Barr retired from MLB umpiring in January, 1950. He later served as president of the Western Association, Sooner State League and the Kansas–Oklahoma–Missouri League, lower-level minor leagues that would both fold in that decade.

He was active with Babe Ruth League Baseball, serving as an international director for 14 years and helping to start the league in Europe.

1962, Barr was appointed to run the Oklahoma American Legion junior baseball program.

===George Barr Umpire School===
In 1935, Barr founded the first umpire training school. At first located in Hot Springs, Arkansas, Barr's Umpire School operated in conjunction with the Roy Doan Baseball School (1935–38) and the Rogers Hornsby Baseball College (1939-1952), which drew hundreds of youth students. The Umpire School was held at Whittington Park, along with other venues in Hot Springs: Fogel Field and Majestic Park. Later, Barr would move the school would move to Florida, where he operated it until 1967. Future major league umpires Bill McKinley, Scotty Robb, Bob Engel, Ken Burkhart and Dick Stello were students at Barr's school.
 Barr prided himself on his school's tough standards. "We will tolerate no drinking, gambling or whistling at girls," Barr said in 1949. He instituted a system of 10 cent fines, paid to the hotel's waitresses, for student mistakes or silly questions. After his MLB retirement, Barr continued to operate the school well into the 1960s, after moving the school to Florida.
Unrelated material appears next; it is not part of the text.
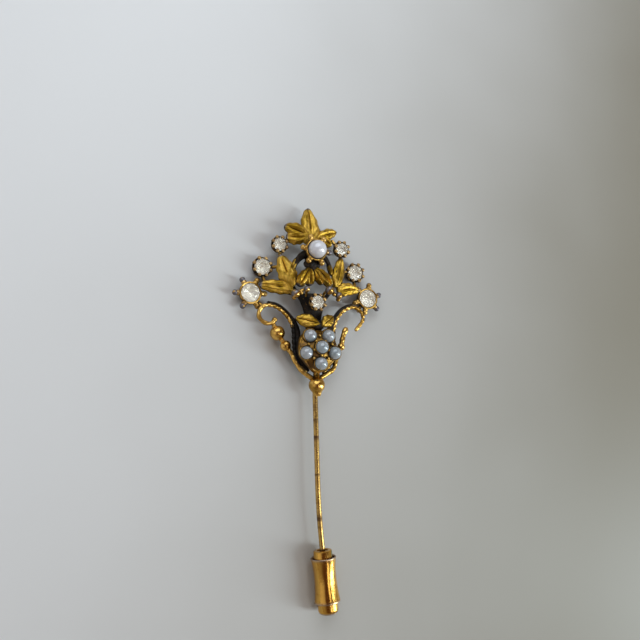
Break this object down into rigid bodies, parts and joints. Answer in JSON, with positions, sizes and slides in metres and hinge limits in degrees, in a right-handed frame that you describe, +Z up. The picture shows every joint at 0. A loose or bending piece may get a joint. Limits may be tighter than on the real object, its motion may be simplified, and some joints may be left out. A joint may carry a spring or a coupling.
{
  "type": "hat pin",
  "caption": "Short hat pin: openwork flower-basket head with stones and imitation pearls, on a wire stem with a pull-off friction clutch.",
  "frame": {"origin": "centre of the part's outline, on the surface that it lies on face up", "axes": "+Y along the pin from the clutch to the head's top leaf, +X to the right of the head seen from the front, +Z up out of the head's face"},
  "size_m": [0.0282, 0.0688, 0.0071],
  "materials": {
    "antique_gold": "worn antique gilt, dark in the recesses",
    "blackened_gold": "blackened, with gilt left on the edges",
    "wire_gold": "worn gilt wire",
    "clutch_gold": "polished gilt",
    "spring_bronze": "plain spring bronze",
    "rhinestone": "clear glass with a foiled back",
    "imitation_pearl": "pearlescent lacquer, lavender white",
    "seed_pearl": "pearlescent lacquer, silvery blue-grey"
  },
  "bodies": {
    "head_and_stem": {"stone_lower_left": "rhinestone", "stone_middle_left": "rhinestone", "stone_upper_left": "rhinestone", "stone_lower_right": "rhinestone", "stone_middle_right": "rhinestone", "stone_upper_right": "rhinestone", "stone_centre": "rhinestone", "pearl": "imitation_pearl", "seed_pearl_centre": "seed_pearl", "seed_pearl_top_left": "seed_pearl", "seed_pearl_top_right": "seed_pearl", "seed_pearl_left": "seed_pearl", "seed_pearl_right": "seed_pearl", "seed_pearl_bottom": "seed_pearl", "setting_lower_left": "antique_gold", "setting_middle_left": "antique_gold", "setting_upper_left": "antique_gold", "setting_lower_right": "antique_gold", "setting_middle_right": "antique_gold", "setting_upper_right": "antique_gold", "setting_centre": "antique_gold", "pearl_cup": "antique_gold", "base_ball": "antique_gold", "basket_cup": "antique_gold", "trunk": "blackened_gold", "top_leaf": "antique_gold", "spray_leaf_left": "antique_gold", "upper_leaf_left": "antique_gold", "side_leaf_left": "antique_gold", "centre_leaf_left": "antique_gold", "collar_leaf_left": "antique_gold", "branch_left": "blackened_gold", "solder_knot": "blackened_gold", "spray_leaf_right": "antique_gold", "upper_leaf_right": "antique_gold", "side_leaf_right": "antique_gold", "centre_leaf_right": "antique_gold", "collar_leaf_right": "antique_gold", "branch_right": "blackened_gold", "berry_inner_left": "antique_gold", "berry_outer_left": "antique_gold", "berry_twig_left": "antique_gold", "berry_inner_right": "antique_gold", "berry_outer_right": "antique_gold", "berry_twig_right": "antique_gold", "outer_wire_left": "antique_gold", "outer_wire_right": "antique_gold", "wire_bead_left_upper": "antique_gold", "wire_bead_left_lower": "antique_gold", "wire_bead_right": "antique_gold", "scroll_rope_left": "antique_gold", "scroll_strap_left": "blackened_gold", "scroll_rope_right": "antique_gold", "scroll_strap_right": "blackened_gold", "stem_wire": "wire_gold"},
    "clutch_grip": {"clutch_grip_spring": "spring_bronze"},
    "clutch_shell": {"clutch_barrel": "clutch_gold", "clutch_sleeve": "clutch_gold", "clutch_end_cap": "clutch_gold", "clutch_mouth_washer": "clutch_gold"}
  },
  "joints": [
    {"name": "clutch_pull", "type": "slide", "parent": "head_and_stem", "child": "clutch_grip", "axis": [0.0767, -0.9971, 0], "range_m": [0, 0.013]},
    {"name": "clutch_turn", "type": "hinge", "parent": "clutch_grip", "child": "clutch_shell", "pos_m": [0.00057, -0.02433, 0.00215], "axis": [0.0767, -0.9971, 0], "continuous": true}
  ]
}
Barr also took his instruction out of the United States, holding Umpiring clinics in Canada, Germany, Puerto Rico, Korea and Japan.

==History/Media==
Barr donated memorabilia from the Umpire School and his umpiring career. The items are on display at the Oklahoma Sports Hall of Fame in Guthrie, Oklahoma. Included is a "rare display" of autographed baseballs.

The George Barr Umpire School was featured in the March 10, 1947, issue of Life Magazine. Included was a photo of Barr in long underwear.

The New York Historical Society Museum and Library said the following of Barr: "Few men have contributed as much conceptually to major league umpiring as George McKinley Barr, who umpired in the N.L. for 19 seasons (1931-49). In 1935, Barr opened the first umpiring school in Hot Springs, Ark., then wrote the first textbook about umpiring, and later served as president of two minor leagues, where he emphasized umpire training. He operated his umpire school until 1967 while serving as president of the Western Association (1953-1954) and the Sooner State League (1956-1957). Called up in August 1931, Barr umpired four World Series and is the last umpire to get Series assignments in consecutive years (1948-49). He worked the Subway Series of 1937 and the 1942 Fall Classic."

==Author==
Barr Authored the book Baseball Umpiring in 1952. It was the first book to comprehensively address Umpiring.

Barr previously had written a section on Umpiring in The Sporting News 1951 soft cover book: How to Play Baseball. The Book had the following authors on topics: "Pitching by Larry Jansen; Catching by Ray Schalk; Batting by Rogers Hornsby; Base Running by Bernie DeViveiros; First Base by George Sisler; Second Base by Rogers Hornsby; Shortstop by Honus Wagner; Third Base by George Kell; Outfield by Joe DiMaggio; and How to Umpire by George Barr."

Barr first addressed Umpiring in print when he wrote "You can't Kill the Umpire" for Baseball Digest, in the May 6, 1947, edition.

==Personal life==
In 1925, Barr married Mary Elizabeth de Vaughn. She died in 1958. In 1961 Barr married Ardis Nott. The couple had no children. Barr donated his baseball memorabilia to the Seminole Community College Library. The items have since been placed in the Oklahoma Sports Hall of Fame.

===Death===
Barr died on July 26, 1974, in Sulphur, Oklahoma, of heart disease. Barr had reportedly been in poor health for the previous two years.

==Awards and honors==
Barr was inducted into the Oklahoma Sports Hall of Fame in 1963.

In 1969, George McKinley Barr was inducted into the Babe Ruth League Baseball Hall of Fame.